:: EXERCISE DIRECTIONS ::
Output the data below in full, byte for byte. Nothing may differ.

:: DATASET SECTION ::
#####

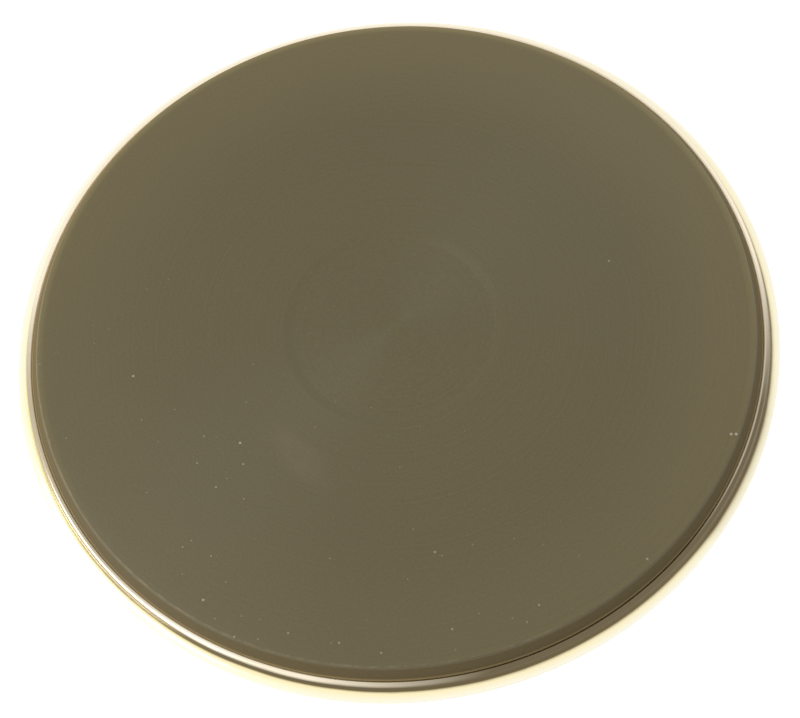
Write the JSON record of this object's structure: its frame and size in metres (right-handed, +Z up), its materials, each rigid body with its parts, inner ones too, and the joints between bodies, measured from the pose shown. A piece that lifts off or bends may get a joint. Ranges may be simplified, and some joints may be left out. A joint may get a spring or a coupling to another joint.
{
  "type": "solid hotplate",
  "caption": "Round sealed cast iron hotplate with a shallow centre recess and a stainless spill ring, screw terminals and a fixing stud underneath.",
  "frame": {"origin": "centre of the spill ring's seat, level with the hob's surface", "axes": "+Z up to the cooking face, -Y towards the terminal block"},
  "size_m": [0.1928, 0.1928, 0.044],
  "materials": {
    "coated_cast_iron": "matte",
    "stainless_sheet": "polished",
    "aluminised_sheet": "satin",
    "zinc_plated_steel": "satin",
    "nickel_wire": "satin",
    "brass": "satin",
    "steatite": "matte",
    "pressed_filling": "matte",
    "coil_in_filling": "matte"
  },
  "bodies": {
    "root": {"plate_body": "coated_cast_iron", "spill_ring": "stainless_sheet", "outer_heating_coil": "coil_in_filling", "middle_heating_coil": "coil_in_filling", "inner_heating_coil": "coil_in_filling", "insulating_bed": "pressed_filling", "first_lead": "nickel_wire", "second_lead": "nickel_wire", "third_lead": "nickel_wire", "fourth_lead": "nickel_wire", "lead_bushes": "steatite", "bottom_cover": "aluminised_sheet", "centre_stud": "zinc_plated_steel", "spring_washer": "zinc_plated_steel", "earth_tag": "brass", "terminal_bracket": "aluminised_sheet", "terminal_block": "steatite", "terminal_clamps": "brass", "terminal_screws": "zinc_plated_steel", "block_rivet": "zinc_plated_steel"}
  },
  "joints": []
}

#####

:: SOLUTION TO THIS EXERCISE ::
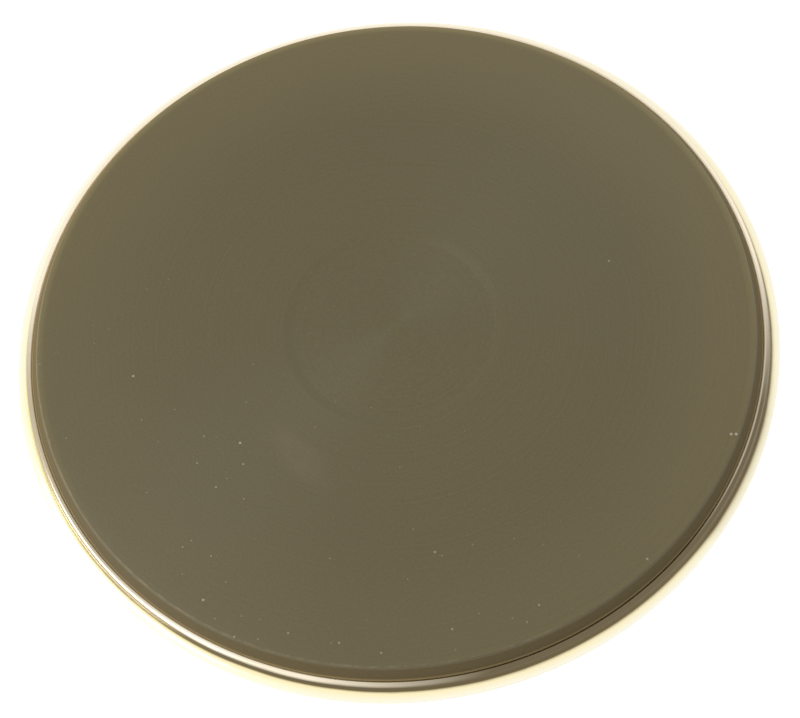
Write the JSON record of this object's structure: its frame and size in metres (right-handed, +Z up), its materials, each rigid body with its parts, inner ones too, and the joints between bodies, measured from the pose shown. A piece that lifts off or bends may get a joint. Ranges may be simplified, and some joints may be left out. A joint may get a spring or a coupling to another joint.
{
  "type": "solid hotplate",
  "caption": "Round sealed cast iron hotplate with a shallow centre recess and a stainless spill ring, screw terminals and a fixing stud underneath.",
  "frame": {"origin": "centre of the spill ring's seat, level with the hob's surface", "axes": "+Z up to the cooking face, -Y towards the terminal block"},
  "size_m": [0.1928, 0.1928, 0.044],
  "materials": {
    "coated_cast_iron": "matte",
    "stainless_sheet": "polished",
    "aluminised_sheet": "satin",
    "zinc_plated_steel": "satin",
    "nickel_wire": "satin",
    "brass": "satin",
    "steatite": "matte",
    "pressed_filling": "matte",
    "coil_in_filling": "matte"
  },
  "bodies": {
    "root": {"plate_body": "coated_cast_iron", "spill_ring": "stainless_sheet", "outer_heating_coil": "coil_in_filling", "middle_heating_coil": "coil_in_filling", "inner_heating_coil": "coil_in_filling", "insulating_bed": "pressed_filling", "first_lead": "nickel_wire", "second_lead": "nickel_wire", "third_lead": "nickel_wire", "fourth_lead": "nickel_wire", "lead_bushes": "steatite", "bottom_cover": "aluminised_sheet", "centre_stud": "zinc_plated_steel", "spring_washer": "zinc_plated_steel", "earth_tag": "brass", "terminal_bracket": "aluminised_sheet", "terminal_block": "steatite", "terminal_clamps": "brass", "terminal_screws": "zinc_plated_steel", "block_rivet": "zinc_plated_steel"}
  },
  "joints": []
}